The Chancellor, Mr Gordon Brown, declared Labour ready to fight the general election yesterday, as pressure built on the Prime Minister, Mr Blair, to name the day.
The Shadow Chancellor, Mr Michael Portillo, condemned Mr Brown's budget "con" and insisted Conservatives would match Labour commitments on health and education spending, while finding £8 billion in savings for tax cuts.
And the Liberal Democrats echoed the Conservative charge of government "triple counting", with their spokesman, Mr Matthew Taylor, charging: "The reality is that stealth cuts have succeeded stealth taxes. It is absurd that Labour claims to be investing in public services but it is spending a smaller proportion of national income than the last Tory government."
However, Mr Brown basked in post-budget glory yesterday as a survey of London voters showed a 50 per cent approval rating for his Budget while the influential Sun newspaper rushed the press fences to be the first to declare for a second Labour term.
"It's in the bag, Tony - you might as well call the election now," rang the paper's headline yesterday above a front-page editorial urging: "Tony Blair should clear the decks and call the election. He should do so quickly. For it is now crystal clear, after Gordon Brown's budget, that the election is in the bag. And furthermore the Sun says `Blair gets our support for a second term'. "

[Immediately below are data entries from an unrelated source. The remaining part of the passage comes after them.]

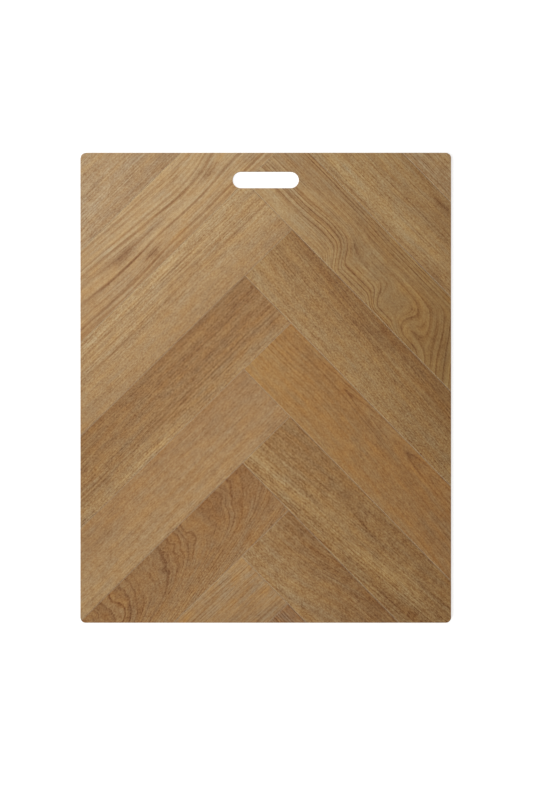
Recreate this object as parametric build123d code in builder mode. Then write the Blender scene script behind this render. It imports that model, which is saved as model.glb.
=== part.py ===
from build123d import *
import os
from math import ceil, cos, hypot, radians, sin

# Herringbone vinyl flooring sample board.
# Vinyl planks with bevelled edges are glued in a herringbone on a plain backing board.
# The laid board is then cut to a rounded rectangle, with a hand slot near its top edge.
# It lies on its back: X to the right, Y up the face, Z out of the face, all in millimetres.

# Board
board_width = 560.0
board_height = 710.0
corner_radius = 8.0
backing_thickness = 6.0
back_edge_ease = 0.8

# Hand slot, measured down from the top edge to the middle of the slot
slot_length = 100.0
slot_width = 25.0
slot_drop = 41.0

# Plank stock, with a shallow bevel all round the wear face
plank_length = 500.0
plank_width = 100.0
plank_thickness = 2.5
bevel_width = 1.1
bevel_depth = 0.5

# Where the pattern lies on the board: the zigzag corner nearest its middle, the rows of planks above it,
# and the pattern's small turn in degrees
corner_x = 36.5
corner_y = -43.2
rows_above = 5
pattern_turn = -0.65

# A cut piece with less face than this, in square millimetres, is left off
smallest_offcut = 30.0

# Derived directions of the two plank families
down_angle = -45.0 + pattern_turn
up_angle = 45.0 + pattern_turn
down_way = Vector(cos(radians(down_angle)), sin(radians(down_angle)))
up_way = Vector(cos(radians(up_angle)), sin(radians(up_angle)))
corner = Vector(corner_x, corner_y)


def draw_outline():
    """Draw the board's outline with its hand slot in the open sketch."""
    RectangleRounded(board_width, board_height, corner_radius)
    with Locations((0, board_height / 2 - slot_drop)):
        SlotOverall(slot_length, slot_width, mode=Mode.SUBTRACT)


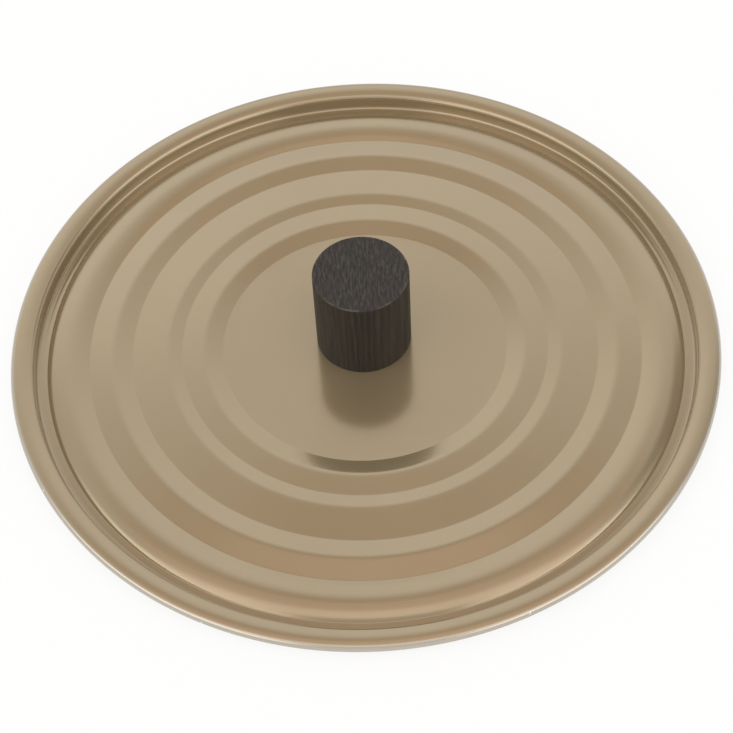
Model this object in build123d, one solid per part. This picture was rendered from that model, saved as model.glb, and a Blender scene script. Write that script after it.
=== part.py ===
from build123d import *
import math
import os

# Lid of a large candle tin: one pressed and beaded disc of lacquered steel sheet,
# with a turned wooden knob held by a thin-headed screw driven up from underneath.
# Millimetres. The origin is in the middle of the disc, on the level that it rests on.

# Sheet and outside size
sheet = 0.28
lid_radius = 82.0

# Levels of the flat middle and the groove, above the level that the lid rests on
groove_level = sheet
panel_level = 1.03

# Beads: widths of each rise and fall in turn, and heights above the flat middle where they end
bead_widths = [4.2, 5.3, 3.2, 8.3, 4.5, 5.55]
bead_heights = [0.87, 0.47, 0.95, 0.22, 1.08, 0.04]
crest_bend = 4.0
valley_bend = 0.5

# Domed shoulder between the beads and the groove, in the same way
shoulder_widths = [2.25, 2.6, 2.8, 1.5, 0.7]
shoulder_heights = [0.69, 1.04, 0.55, -0.07, -0.60]
shoulder_bends = [14.0, 8.0, 8.0, 4.0, 0.3]

# Groove with its sloping inner part, and the plug wall that leans outwards
groove_slope_width = 1.3
groove_flat_width = 1.25
groove_slope_bend = 1.0
wall_foot_bend = 0.7
wall_lean = 0.3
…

While the paper had long been expected to back Labour again - despite its strong opposition to British membership of the euro - Mr William Hague will still have been shaken to read: "And what about the Conservative Party? Truth is: the Tories are quite simply not ready. We respect William Hague. In October 1998 we called the Tories an `ex-party' and pictured Hague as a dead parrot. But he had fought back - with a fierce determination and good humour that might still get him into 10 Downing Street one day. We gave him a chance. But, truly, we cannot endorse a Hague-Portillo team up against Blair-Brown. Who could?"
If he wants to, Mr Blair will have the opportunity to dampen the building election fever today when he addresses his party's Scottish conference in Glasgow.
However, the Chancellor was unmistakably on an election footing yesterday as he toured the television studios insisting Conservative pledges to keep spending in line with economic growth would wipe between £10 billion and £16 billion off Labour's plans for investments in public services.
"The next stage of discussion in this country is about choice," said Mr Brown: "It is between a balanced approach which involves targeted tax cuts and good public investment as against huge cuts in public spending which inevitably lead to boom and bust which is the old Tory recipe."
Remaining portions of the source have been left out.